Computerworld

DOC's portal its own killer app

A typical day for 80% of the Department of Conservation's 2000 staff is to clear their email, check out a few items on the intranet, print some maps and head out into the field.
  • Mark Broatch (Unknown Publication)
  • 18 September, 2003 22:00

A typical day for 80% of the Department of Conservation’s 2000 staff is to clear their email, check out a few items on the intranet, print some maps and head out into the field.

This makes for a very small window of opportunity during which a corporate portal has to capture the staff member’s attention.

It helps to make the portal compulsory on start-up, as DOC has done. But for about 90% of the organisation’s far-flung staff to use the DOCnet portal regularly it has to put the most popular content — in effect its “killer app” — up front, says CIO Channa Jayasinha. DOC puts news, policies, a bulletin board, weather and fire information (third-party data that utilises XML), IT alerts and the like on or one click from the homepage.

Services include access to land register data and time records, and the site is searchable by natural language. Usage is monitored using Websense and staff — sometimes the recalcitrant non-using 10% — are polled on what’s useful and what’s superfluous. Early research found that all content must be accessible by three clicks or it’s unlikely to be looked at. Staff can personalise home page menus and maintain their own profiles.

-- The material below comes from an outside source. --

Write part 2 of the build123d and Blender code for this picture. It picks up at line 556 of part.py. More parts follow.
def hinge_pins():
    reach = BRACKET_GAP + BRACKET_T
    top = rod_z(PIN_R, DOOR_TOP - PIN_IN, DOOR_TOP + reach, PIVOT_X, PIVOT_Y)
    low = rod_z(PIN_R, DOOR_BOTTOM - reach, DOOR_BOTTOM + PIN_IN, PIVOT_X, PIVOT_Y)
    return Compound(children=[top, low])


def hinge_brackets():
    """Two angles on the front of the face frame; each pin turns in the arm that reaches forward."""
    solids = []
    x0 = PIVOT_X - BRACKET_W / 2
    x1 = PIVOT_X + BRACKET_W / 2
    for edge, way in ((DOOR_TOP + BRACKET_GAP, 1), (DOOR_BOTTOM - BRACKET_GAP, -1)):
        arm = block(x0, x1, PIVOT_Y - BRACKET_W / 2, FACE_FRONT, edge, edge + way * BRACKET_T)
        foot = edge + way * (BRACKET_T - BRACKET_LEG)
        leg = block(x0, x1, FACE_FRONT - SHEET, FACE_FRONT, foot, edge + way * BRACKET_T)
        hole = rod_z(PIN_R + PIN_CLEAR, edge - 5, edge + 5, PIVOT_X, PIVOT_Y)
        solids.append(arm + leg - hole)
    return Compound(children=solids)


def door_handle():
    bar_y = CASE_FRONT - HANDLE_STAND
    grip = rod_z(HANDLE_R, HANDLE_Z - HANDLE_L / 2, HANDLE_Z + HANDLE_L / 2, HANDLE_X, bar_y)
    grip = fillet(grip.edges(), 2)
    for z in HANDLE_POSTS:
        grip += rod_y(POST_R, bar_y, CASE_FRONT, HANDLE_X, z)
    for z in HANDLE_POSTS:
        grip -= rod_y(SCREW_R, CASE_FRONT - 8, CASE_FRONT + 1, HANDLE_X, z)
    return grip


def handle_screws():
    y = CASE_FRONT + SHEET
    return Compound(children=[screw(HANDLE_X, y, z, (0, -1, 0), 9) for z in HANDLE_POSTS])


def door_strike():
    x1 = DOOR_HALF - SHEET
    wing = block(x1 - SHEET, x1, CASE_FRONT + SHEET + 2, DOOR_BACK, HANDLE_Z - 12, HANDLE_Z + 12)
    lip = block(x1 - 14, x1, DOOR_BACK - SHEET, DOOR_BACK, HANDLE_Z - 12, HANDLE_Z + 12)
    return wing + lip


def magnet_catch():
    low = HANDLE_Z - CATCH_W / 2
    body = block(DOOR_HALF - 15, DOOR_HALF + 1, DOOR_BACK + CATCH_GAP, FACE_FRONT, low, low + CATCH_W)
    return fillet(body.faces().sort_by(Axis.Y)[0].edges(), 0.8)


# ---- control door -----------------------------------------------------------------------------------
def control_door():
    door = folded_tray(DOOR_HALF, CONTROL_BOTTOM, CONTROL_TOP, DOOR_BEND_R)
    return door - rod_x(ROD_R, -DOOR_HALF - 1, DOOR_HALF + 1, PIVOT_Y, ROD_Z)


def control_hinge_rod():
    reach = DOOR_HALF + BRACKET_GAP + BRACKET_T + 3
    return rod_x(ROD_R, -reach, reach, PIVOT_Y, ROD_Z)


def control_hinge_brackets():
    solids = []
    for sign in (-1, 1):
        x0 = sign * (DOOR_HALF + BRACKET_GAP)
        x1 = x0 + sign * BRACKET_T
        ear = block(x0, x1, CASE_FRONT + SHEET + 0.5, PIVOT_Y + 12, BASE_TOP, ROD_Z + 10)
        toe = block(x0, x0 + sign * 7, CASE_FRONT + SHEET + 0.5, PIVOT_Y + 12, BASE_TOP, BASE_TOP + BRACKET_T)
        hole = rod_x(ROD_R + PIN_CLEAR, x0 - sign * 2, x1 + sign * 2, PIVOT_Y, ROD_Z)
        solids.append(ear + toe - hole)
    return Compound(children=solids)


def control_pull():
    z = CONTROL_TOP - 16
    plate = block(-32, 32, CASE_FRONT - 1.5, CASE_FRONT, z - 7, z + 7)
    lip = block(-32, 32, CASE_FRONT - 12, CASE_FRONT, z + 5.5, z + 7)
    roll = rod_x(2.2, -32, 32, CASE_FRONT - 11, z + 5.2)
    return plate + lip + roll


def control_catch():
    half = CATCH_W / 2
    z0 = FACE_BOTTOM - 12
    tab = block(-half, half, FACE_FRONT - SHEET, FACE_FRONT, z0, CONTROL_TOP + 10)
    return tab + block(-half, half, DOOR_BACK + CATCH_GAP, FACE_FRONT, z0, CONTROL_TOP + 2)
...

The portal, which last month entered its third phase of existence, was first workshopped in late 1998. An RFP was issued in October, and Glazier Systems, which is no longer in business, won the job. DOCnet was an IT project until February 2000, when the content management side of things was passed to HR.

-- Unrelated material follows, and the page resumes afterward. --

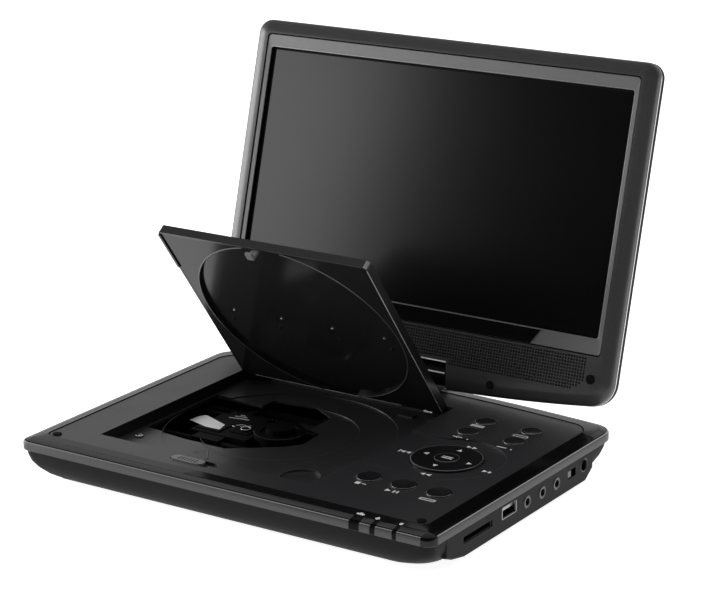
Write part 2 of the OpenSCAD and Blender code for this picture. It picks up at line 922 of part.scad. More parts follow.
// The lid's inner plate, with a round pocket over the disc and two ears for the pins.
module lid_inner()
{
    color("#0c0c0e") lid_place() difference()
    {
        union()
        {
            slab(lid_low_z + 0.1, lid_top_z - lid_skin_t)
                rounded_rect(lid_left + lid_skirt, lid_right - lid_skirt, lid_front + lid_skirt, ear_start_y + 1, 1, 0.6);
            for (x = ear_x)
            {
                along_x(x[0], pin_y, pin_z, x[1] - x[0], ear_r);
                block([x[0], ear_start_y, lid_low_z + 0.1], [x[1], pin_y, lid_top_z - lid_skin_t]);
            }
        }
        // the ears stay below the cover's skin
        block([lid_left, ear_start_y, lid_top_z - lid_skin_t], [lid_right, lid_back + 1, lid_top_z + 1]);
        post(spindle_x, spindle_y - lid_pocket_shift, lid_low_z - 1, pocket_floor, lid_pocket_r);
        along_x(lid_left - 1, pin_y, pin_z, lid_right - lid_left + 2, pin_r);
        block([hook_x - 2, hook_root_y - 0.2, lid_low_z - 1], [hook_x + 2, hook_root_y + 2.6, hook_z[1]]);
    }
    // four small pins on the pocket's floor
    color("#1b1b1e") lid_place() for (x = [-75, -45, -8, 24])
        post(x, spindle_y + 8, pocket_floor - 0.8, pocket_floor + eps, 0.7);
}

module lid_hook()
{
    color("#2c2c30") lid_place()
    {
        block([hook_x - 2, hook_root_y, hook_z[0]], [hook_x + 2, hook_root_y + hook_t, hook_z[1]]);
        block([hook_x - 2, hook_nose_y, hook_z[0]], [hook_x + 2, hook_root_y + eps, hook_z[0] + hook_t]);
    }
}

module lid_pins()
{
    color("silver") lid_place()
    {
        along_x(bay_left - 3.5, pin_y, pin_z, ear_x[0][1] - bay_left + 3.5, pin_r);
        along_x(spring_x[0], pin_y, pin_z, bay_right + 3.5 - spring_x[0], pin_r);
    }
}

module lid_spring()
{
    wire_r = 0.3;
    pitch = 0.8;
    color("silver") lid_place() for (x = [spring_x[0] + 0.5:pitch:spring_x[1] - 0.4])
        translate([x, pin_y, pin_z]) rotate([0, 90, 0])
            rotate_extrude() translate([pin_r + 0.15 + wire_r, 0]) circle(r = wire_r, $fn = 24);
}

/* ---- swivel and tilt hinge ---- */

shaft_r = 2;
barrel_half = 26;
barrel_r = 6.5;
bracket_z = [15, 18];
post_foot = 14.1;

module swivel_bracket()
{
    color("#a4a6aa") difference()
    {
        block([-bracket_half, 68, bracket_z[0]], [bracket_half, 87.5, bracket_z[1]]);
        post(0, tilt_y, bracket_z[0] - 1, bracket_z[1] + 1, swivel_r + 0.05);
        for (x = [-24, 24])
            post(x, 74, bracket_z[0] - 1, bracket_z[1] + 1, 1.7);
    }
}

module swivel_post()
{
    color("silver") difference()
    {
        union()
        {
            post(0, tilt_y, post_foot, panel_z + 0.3, swivel_r);
            post(0, tilt_y, post_foot, bracket_z[0] - 0.3, swivel_r + 1.6);
        }
        post(0, tilt_y, post_foot - 1, panel_z + 1, 2.6);
    }
}

module hinge_barrel()
{
    color("#1a1a1c") difference()
    {
        union()
        {
            along_x(-barrel_half, tilt_y, tilt_z, 2 * barrel_half, barrel_r);
            block([-20, tilt_y - 6, panel_z + 0.8], [20, tilt_y + 6, tilt_z]);
            post(0, tilt_y, panel_z + 0.3, panel_z + 0.8 + eps, 9);
        }
        along_x(-barrel_half - 1, tilt_y, tilt_z, 2 * barrel_half + 2, shaft_r);
    }
}

module tilt_shaft()
{
    color("silver") along_x(-36, tilt_y, tilt_z, 72, shaft_r);
}

/* ---- screen, drawn upright about its tilt axis and then leaned back ---- */

face = -8.8;
band_w = [-2.8, -2.2];
back_w = screen_t + face;
side_w = 0.9;
picture_low = 33.1;
frame_side = 3.2;
frame_top = 7.4;
frame_low = 9;
top_margin = 14.8;
screen_top = picture_low + picture_h + top_margin;
screen_low = -8.2;
skin = 2.2;
notch_half = barrel_half + 0.6;
notch_top = barrel_r + 0.7;
sweep_r = tilt_z - panel_z - 0.4;
grille_top = 23.2;
grille_side = 109;

module screen_place()
{
    translate([0, tilt_y, tilt_z]) rotate([-screen_lean, 0, 0]) children();
}

// A flat shape drawn in width and height, made solid between two depths.
module upright(w0, w1)
{
    translate([0, w1, 0]) rotate([90, 0, 0]) linear_extrude(w1 - w0) children();
}

module screen_outline(inset = 0)
{
    mirror([0, 1]) bowed_outline(base_w, -screen_top, -screen_low, 8, 13, inset);
}

module frame_outline(gap = 0)
{
    translate([-picture_w / 2 - frame_side + gap, picture_low - frame_low + gap])
        square([picture_w + 2 * frame_side - 2 * gap, picture_h + frame_low + frame_top - 2 * gap]);
}

module notch_outline(grow = 0)
{
    translate([-notch_half - grow, screen_low - 5])
        square([2 * (notch_half + grow), notch_top + grow - screen_low + 5]);
}

// The sound field: a wide strip whose lower edge follows the housing.
module grille_outline(gap = 0)
{
    intersection()
    {
        translate([-grille_side + gap, 0]) square([2 * (grille_side - gap), grille_top - gap]);
        screen_outline(13 + gap);
    }
}

bumper_at = [[111.6, 12.3, 2.5], [54.7, -0.4, 2.2]];

module front_bezel()
{
    color("#2a2a2d") screen_place() difference()
    {
        upright(face, band_w[0]) screen_outline();
        upright(face + skin, band_w[0] + 1) screen_outline(skin);
        upright(face - 1, face + skin + 1) frame_outline();
        upright(face - 1, face + skin + 1) grille_outline();
        upright(face - 1, band_w[0] + 1) notch_outline();
        // the lower front edge is rounded about the tilt axis, so that it passes over the base
        difference()
        {
            block([-half_w, face - 1, screen_low - 1], [half_w, 0, 0]);
            along_x(-half_w - 1, 0, 0, base_w + 2, sweep_r);
        }
        for (s = [-1, 1], b = bumper_at)
            upright(face - 1, face + 0.6) translate([s * b[0], b[1]]) circle(r = b[2]);
    }
}

module picture_frame()
{
    color("#77797c") screen_place() difference()
    {
        upright(face + 0.6, face + 2.8) frame_outline(0.1);
        upright(face - 1, face + 4) translate([-picture_w / 2, picture_low]) square([picture_w, picture_h]);
    }
}

module gloss_insert()
{
    color("#0a0a0c") screen_place() upright(face + 0.25, face + 0.6) polygon([
        [-79.6, picture_low - 0.4], [79.6, picture_low - 0.4], [74.1, picture_low - 8.3], [-74.1, picture_low - 8.3]
    ]);
}

module lcd_glass()
{
    color("#08080a") screen_place() upright(face + 2.8, face + 3.8)
        translate([-picture_w / 2 - 2, picture_low - 2]) square([picture_w + 4, picture_h + 4]);
}

module lcd_module()
{
    color("#b9bbbe") screen_place() upright(face + 3.8, face + 8.2)
        translate([-117, picture_low - 6]) square([234, picture_h + 13]);
}

module screen_band()
{
    color("#c9cbce") screen_place() upright(band_w[0], band_w[1]) difference()
    {
        screen_outline(-0.12);
        screen_outline(skin);
        notch_outline();
    }
}

module rear_form(inset, w_end)
{
    upright(band_w[1], side_w) screen_outline(inset);
    hull()
    {
        upright(side_w - eps, side_w) screen_outline(inset);
        upright(w_end - eps, w_end) screen_outline(12 + inset * 0.7);
    }
}

screen_screw_at = [[100, 22], [100, 150]];

module rear_cover()
{
    color("#1b1b1d") screen_place() difference()
    {
        union()
        {
            difference()
            {
                rear_form(0, back_w);
                rear_form(skin, back_w - 2);
                upright(band_w[1] - 1, side_w) screen_outline(skin);
            }
            // walls round the hinge's notch
            intersection()
            {
                upright(face + 2.4, back_w) notch_outline(1.4);
                union()
                {
                    rear_form(0, back_w);
                    upright(face + 2.4, band_w[1] + 1) screen_outline(skin + 0.1);
                }
            }
        }
        upright(face - 1, back_w + 1) notch_outline();
        along_x(-40, 0, 0, 80, shaft_r + 0.8);
        for (s = [-1, 1], p = screen_screw_at)
        {
            upright(back_w - 3, back_w + 1) translate([s * p[0], p[1]]) circle(r = 1.3);
            upright(back_w - 1, back_w + 1) translate([s * p[0], p[1]]) circle(r = 2.6);
        }
    }
}

module screen_screws()
{
    color("silver") screen_place() for (s = [-1, 1], p = screen_screw_at)
    {
        upright(1, back_w - 1) translate([s * p[0], p[1]]) circle(r = 1.25);
        upright(back_w - 1, back_w - 0.2) translate([s * p[0], p[1]]) circle(r = 2.5);
    }
}

module hinge_brackets()
{
    color("#a4a6aa") screen_place() for (s = [-1, 1])
        mirror([s > 0 ? 0 : 1, 0, 0]) difference()
        {
            union()
            {
                along_x(notch_half + 2, 0, 0, 5.4, 3.3);
                block([notch_half + 2, -3, 0], [notch_half + 7.4, 3, 20]);
                block([notch_half + 7.4 - eps, 1, 6], [notch_half + 30, 3, 20]);
            }
            along_x(notch_half, 0, 0, 10, shaft_r + 0.05);
        }
}

module speaker_grille()
{
    color("#161618") screen_place() difference()
    {
        upright(face + 0.7, face + skin) grille_outline(0.1);
        upright(face, face + skin + 1) notch_outline(0.1);
        for (x = [-104:8:104])
            upright(face, face + skin + 1) translate([x - 1, 13]) square([2, 8]);
    }
}

module speakers()
{
    color("#2f2f33") screen_place() for (s = [-1, 1])
    {
        upright(face + skin + 0.1, 0) translate([s * 70, 13.6]) circle(r = 9);
        upright(-eps, 3) translate([s * 70, 13.6]) circle(r = 5);
    }
}

module screen_bumpers()
{
    color("#141415") screen_place() for (s = [-1, 1], b = bumper_at)
        upright(face - 0.5, face + 0.6) translate([s * b[0], b[1]]) circle(r = b[2] - 0.05);
}

bottom_shell();
rim_frame();
gloss_trim();
top_panel();
status_windows();
rubber_feet();
panel_bumpers();
base_screws();
disc_deck();
deck_screws();
drive_chassis();
rubber_dampers();
guide_rods();
spindle_motor();
turntable();
disc_jaws();
pickup_sled();
pickup_lens();
feed_motor();
feed_screw();
main_board();
battery_pack();
key_board();
menu_key();
mode_key();
volume_up_key();
volume_down_key();
stop_key();
play_key();
source_key();
nav_ring();
enter_key();
usb_socket();
card_socket();
audio_jacks();
dc_socket();
power_switch();
lid_latch();
lid_cover();
lid_inner();
lid_hook();
lid_pins();
lid_spring();
swivel_bracket();
swivel_post();
hinge_barrel();
tilt_shaft();
hinge_brackets();
front_bezel();
picture_frame();
gloss_insert();
lcd_glass();
lcd_module();
screen_band();
rear_cover();
speaker_grille();
speakers();
screen_bumpers();
screen_screws();
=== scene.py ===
"""The looks of the portable DVD player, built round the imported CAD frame.

Everything is in the frame's own axes: X to the right, Y to the back, Z up. Sizes here
are in millimetres, and the mesh builder turns them into metres.
"""

import json
import math

import bmesh
import bpy
from mathutils import Matrix, Vector


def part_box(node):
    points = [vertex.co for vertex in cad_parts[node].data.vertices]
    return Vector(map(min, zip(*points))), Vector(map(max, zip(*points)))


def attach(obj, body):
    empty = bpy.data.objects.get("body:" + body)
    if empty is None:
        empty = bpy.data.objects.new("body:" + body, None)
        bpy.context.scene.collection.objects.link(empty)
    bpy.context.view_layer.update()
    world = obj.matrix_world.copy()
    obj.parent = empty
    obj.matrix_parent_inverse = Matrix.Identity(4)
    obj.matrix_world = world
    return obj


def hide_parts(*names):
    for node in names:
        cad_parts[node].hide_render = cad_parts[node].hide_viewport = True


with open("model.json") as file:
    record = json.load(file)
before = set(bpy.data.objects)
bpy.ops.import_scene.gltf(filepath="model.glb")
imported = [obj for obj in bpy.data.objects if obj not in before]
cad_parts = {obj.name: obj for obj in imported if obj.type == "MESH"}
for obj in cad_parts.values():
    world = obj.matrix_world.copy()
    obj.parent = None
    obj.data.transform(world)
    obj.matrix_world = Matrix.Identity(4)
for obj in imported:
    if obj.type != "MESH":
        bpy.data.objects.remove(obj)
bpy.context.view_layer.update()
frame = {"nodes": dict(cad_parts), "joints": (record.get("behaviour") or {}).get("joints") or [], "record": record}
MM = 0.001
WELD = 0.002 * MM

# ---- places and sizes


def low(node):
    """Lowest corner of a CAD node's box, in millimetres."""
    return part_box(node)[0] / MM


def high(node):
    """Highest corner of a CAD node's box, in millimetres."""
    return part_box(node)[1] / MM


def pivot(joint_name):
    """A joint's point in millimetres."""
    joint = next(j for j in frame["joints"] if j["name"] == joint_name)
    return Vector(joint["pos_m"]) / MM


HALF_W = high("rim_frame").x
FRONT_Y = low("rim_frame").y
BACK_Y = high("rim_frame").y
PANEL_Z = high("top_panel").z
RIM_Z = PANEL_Z - 1.6
BAND_Z = low("rim_frame").z
DECK_Z = high("disc_deck").z - 0.8
ARC_RISE = 6.4
FRONT_R = 6.0
BACK_R = 12.0

SCREEN_LEAN = math.radians(15.75)
LID_OPEN = math.radians(53.5)
TILT = pivot("screen_tilt")
LID_PIN = pivot("lid_hinge")
FACE_W = -8.8
SCREEN_TOP = 174.2
SCREEN_LOW = -8.2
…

Despite being a largely Microsoft site, DOC’s system doesn’t use Sharepoint portal server; the server and authentication were instead built inhouse using Microsoft tools. Microsoft Exchange, SQL Server and a version-controlling document management application make up the guts of the system. The search application is off-the-shelf, and any new application must run through a web browser. The portal takes two-and-a-half people to run, split between HR and IT. A steering group, called Net.com, is supported by “site champions” at every office. Executive buy-in can be gauged by the CEO maintaining his own site through the portal.

DOC’s culture has changed because of the portal, says Jayasinha. More information is exchanged, duplication and paper use is down and staff spend less time finding the right information. The organisation is now fully networked and runs fewer stand-alone systems.

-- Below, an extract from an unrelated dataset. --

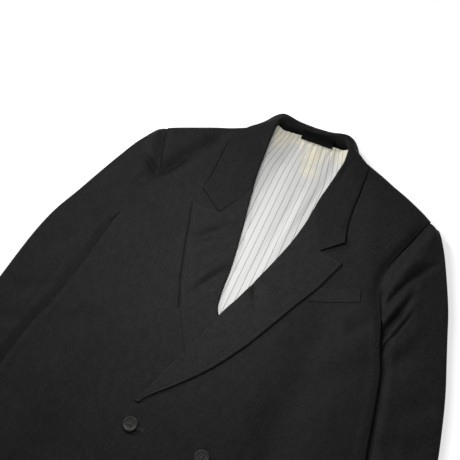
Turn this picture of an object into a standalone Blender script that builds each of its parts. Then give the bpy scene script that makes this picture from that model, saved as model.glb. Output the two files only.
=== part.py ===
"""A double-breasted blazer laid flat on its back, sleeves tucked a little way under the body.

Every panel is a wall of cloth: a grid of points on the panel's middle surface, thickened evenly.
Lengths in the tables are centimetres. +X is the wearer's left, +Y runs from the hem to the collar.
"""

import math

import bmesh
import bpy

for old in list(bpy.data.objects):
    bpy.data.objects.remove(old)

# Sizes of the garment, in centimetres
CM = 0.01
BODY_CLOTH = 0.2
LINING_CLOTH = 0.1
SEAM_GAP = 0.03
FOLD_GAP = 0.1
HEM_Y = -76.5
UNDERARM_Y = -28.25
BREAK_Y = -51.5
FLOOR_LEVEL = BODY_CLOTH / 2
BACK_LIFT = 0.65
BACK_LIFT_START = 13.7
BACK_LIFT_WIDTH = 4.5
FRONT_LEVEL = 0.55
FRONT_LIFT = 0.7
FRONT_LIFT_START = 12.0
FRONT_LIFT_WIDTH = 7.0
OVERLAP_LIFT = 0.52
OVERLAP_END = 14.0
OVERLAP_FADE = 6.5
LAPEL_STEP = 0.25
ROLL_INSET = 0.35
FOLD_RADIUS = 0.25
SLEEVE_FOLD_WIDTH = 0.45
SLEEVE_TUCK_LEVEL = 0.5
SIDE_PANEL_WIDTH = 4.5
SHOULDER_EDGE_LEVEL = 1.4
SHOULDER_ROUND = 1.2
SHOULDER_SLANT = 0.87
NECK_HALF_WIDTH = 7.5
LINING_LEVEL = 0.32
BUTTON_RADIUS = 1.0
BUTTON_ROWS = (-54.5, -65.5)
BUTTON_SPREAD = 5.2

CHARCOAL = (0.021, 0.021, 0.021, 1.0)
LAPEL_CHARCOAL = (0.025, 0.026, 0.026, 1.0)
IVORY = (0.70, 0.70, 0.67, 1.0)
LABEL_BLACK = (0.01, 0.01, 0.01, 1.0)
BUTTON_BLACK = (0.015, 0.015, 0.016, 1.0)

# Outline of the shoulders seen from above
# out from centre, y on the wearer's right, y on the wearer's left
SHOULDER_LINE = (
    (0.0, 1.15, 1.15),
    (4.0, 1.15, 1.15),
    (6.3, 0.4, 0.4),
    (8.5, -1.6, -1.2),
    (10.8, -3.1, -2.5),
    (13.2, -4.3, -3.7),
    (15.5, -5.2, -4.9),
    (18.0, -6.3, -6.1),
    (21.0, -7.7, -7.8),
    (22.6, -8.5, -8.9),
    (24.3, -9.3, -10.0),
    (35.0, -15.0, -16.0),
)

# Armhole above the underarm, side fold of the body below it
# y, out from centre on the wearer's right, on the wearer's left
BODY_EDGE = (
    (-76.5, 26.6, 26.6),
    (-66.0, 26.2, 26.2),
    (-55.0, 25.6, 25.4),
    (-48.0, 25.0, 24.7),
    (-44.0, 24.1, 24.1),
    (-38.0, 23.4, 23.3),
    (-34.5, 23.0, 22.7),
    (-31.0, 22.8, 21.6),
    (-27.5, 22.5, 20.6),
    (-24.0, 21.6, 19.3),
    (-21.7, 21.1, 18.8),
    (-19.0, 20.5, 18.9),
    (-16.0, 20.7, 19.9),
    (-13.0, 21.6, 21.1),
    (-10.5, 22.4, 21.7),
    (-8.5, 22.9, 22.3),
)

# Outer fold of the sleeves
# y, out from centre on the wearer's right, on the wearer's left
SLEEVE_EDGE = (
    (-69.0, 34.2, 34.2),
    (-55.0, 34.0, 33.8),
    (-43.4, 33.5, 33.1),
    (-37.0, 33.2, 32.3),
    (-33.0, 32.8, 31.6),
    (-29.5, 32.1, 30.8),
    (-25.6, 30.8, 29.9),
    (-21.7, 29.6, 29.0),
    (-17.5, 28.2, 27.7),
    (-13.3, 26.6, 26.2),
    (-9.3, 24.3, 24.5),
)

# Sleeve: y, how far it goes in under the body, level of its crown, level of its outer fold
SLEEVE_FORM = (
    (-69.0, 5.6, 1.1, 0.75),
    (-60.0, 6.0, 1.1, 0.75),
    (-50.0, 5.9, 1.12, 0.8),
    (-40.0, 4.9, 1.15, 0.9),
    (-35.0, 3.5, 1.25, 0.95),
    (-31.0, 1.3, 1.35, 1.0),
    (-28.3, 0.4, 1.45, 1.05),
    (-20.0, 0.4, 1.8, 1.2),
    (-15.0, 0.4, 2.2, 1.4),
    (-11.0, 0.4, 2.6, 1.7),
    (-8.0, 0.4, 2.75, 1.9),
)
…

DOC plans to build into the portal a new HR application that it’s shopping for. A single search engine for all content is on the cards, as is building a portal link to its recently acquired SAP suite. A content management tool could in future allow remote staff to edit intranet and extranet content.

Planning portal projects

  • Determine sponsorship. Ideally from business units within the organisation.
  • Analyse drivers and expected benefits. Communicate needs as a business case.
  • Inventory desired features. Gear functionality to business needs and intended audience.
  • Conduct infrastructure impact assessment. How will the portal affect things and can anything current be used?
  • Select and implement products. Don’t begin your development here.
  • Manage post-implementation. Ongoing marketing, maintenance, measure will help evolution and success.